Touchstone Books/U.S.



  1. What sells is, well, a mystery--I guess it would be thrilling to discover the secret of great sales. But I think it's very cool to think of JKR striking out on the basis of her work, not her name--kudos to her! Great piece.

  2. Lovely post, Nancy. And I'd love to add that I just raced through The Crown, and ran out yesterday to pick up The Chalice! I'm sorry we didn't have a chance to meet for more than a split-second at HNS.

  3. Thank you Anne. I do admire JK Rowling for wanting to write and keep pushing herself to try different sorts of stories. She's definitely not pulling a Jerry Seinfeld here.

  4. Kate, Thank you for for telling me that!! It is so nice of you, and yes, I wish we'd had longer at HNS. It was my first one, and I was trying to figure it all out. I do plan to go to the next one, hope you will too.

  5. Great post, Nancy. I think the coolest part about Rowling's story is that it reveals what keeps us all going: the journey of writing and discovery. Needing to put sentences on the page and spin a story is the passion that drives most successful writers, not the worries about publication or the tireless drumbeat of self promotion we all seem to have to march to these days. My hat's off to Rowling for just doing what she loves best, any way she can, even if it means hiding from the spotlights for a while.

  6. I'm definitely coming to the next HNS, Nancy - I look forward to seeing you there!

  7. So romance readers are the risk-takers and thriller readers play it safe?

  8. Great post. And I can certainly attest to how difficult it is for a new crime fiction/thriller writer to break in.
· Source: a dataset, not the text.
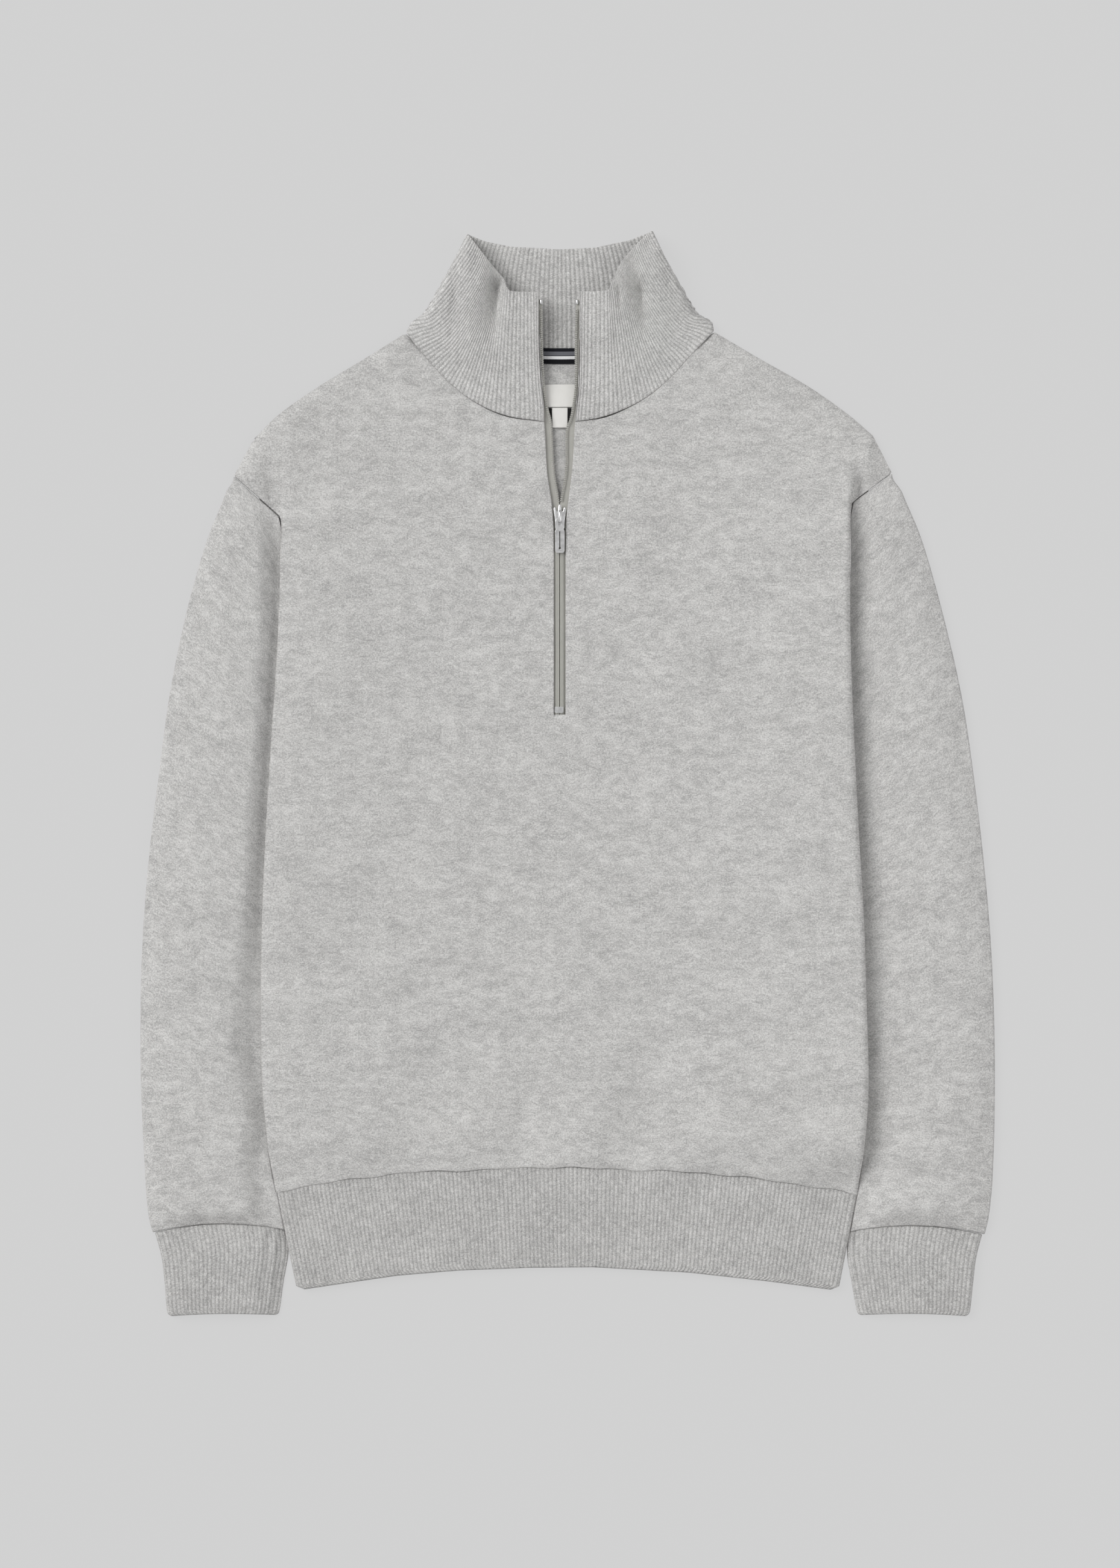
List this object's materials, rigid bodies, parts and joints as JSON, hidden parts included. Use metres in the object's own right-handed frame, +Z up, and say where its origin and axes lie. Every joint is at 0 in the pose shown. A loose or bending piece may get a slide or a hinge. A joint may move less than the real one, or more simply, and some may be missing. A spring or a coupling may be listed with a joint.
{
  "type": "quarter zip sweater",
  "caption": "Long-sleeved sweatshirt-knit sweater with a ribbed stand collar, part-open neck zip, rib cuffs and rib hem, laid flat on its back with the sleeves beside the body.",
  "frame": {"origin": "on the surface that the garment lies on, under the middle of its box", "axes": "+X to the right seen from above, +Y towards the collar along the body, +Z up through the front, off the surface"},
  "size_m": [0.619, 0.7862, 0.0134],
  "materials": {
    "jersey": "marl grey sweatshirt knit, matt with a light nap",
    "rib": "marl grey rib knit, matt",
    "zip_tape": "woven zip tape, matt",
    "zip_coil": "nylon coil, satin",
    "steel": "polished nickel-plated metal",
    "neck_tape": "woven tape with lengthwise stripes",
    "label": "woven satin label, bare",
    "tab_back": "black woven tab"
  },
  "bodies": {
    "garment": {"body_front": "jersey", "body_back": "jersey", "sleeve_left": "jersey", "sleeve_right": "jersey", "cuff_left": "rib", "cuff_right": "rib", "hem_band": "rib", "collar": "rib", "zip_tape_left": "zip_tape", "zip_tape_right": "zip_tape", "zip_chain": "zip_coil", "zip_slider": "steel", "zip_bottom_stop": "steel", "zip_top_stop_left": "steel", "zip_top_stop_right": "steel", "neck_tape": "neck_tape", "label": "label", "size_tab": "label", "size_tab_back": "tab_back"},
    "pull": {"zip_pull": "steel"}
  },
  "joints": [
    {"name": "pull_swing", "type": "hinge", "parent": "garment", "child": "pull", "pos_m": [-0.00565, 0.18395, 0.0093], "axis": [-1, 0, 0], "range_deg": [0, 130]}
  ]
}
  9. Holly: I agree! It is great that JK wants to keep writing, she set herself to master a new genre, the detective story. She clearly loves the craft.

    Patricia: Yes. It seems that romance is the easiest genre to break into

  10. Great post Nancy. I wasn't tempted to read JK's first book after Harry Potter, didn't appeal to me at all. But, I am thinking of reading this one. And, I must have a look at your novels!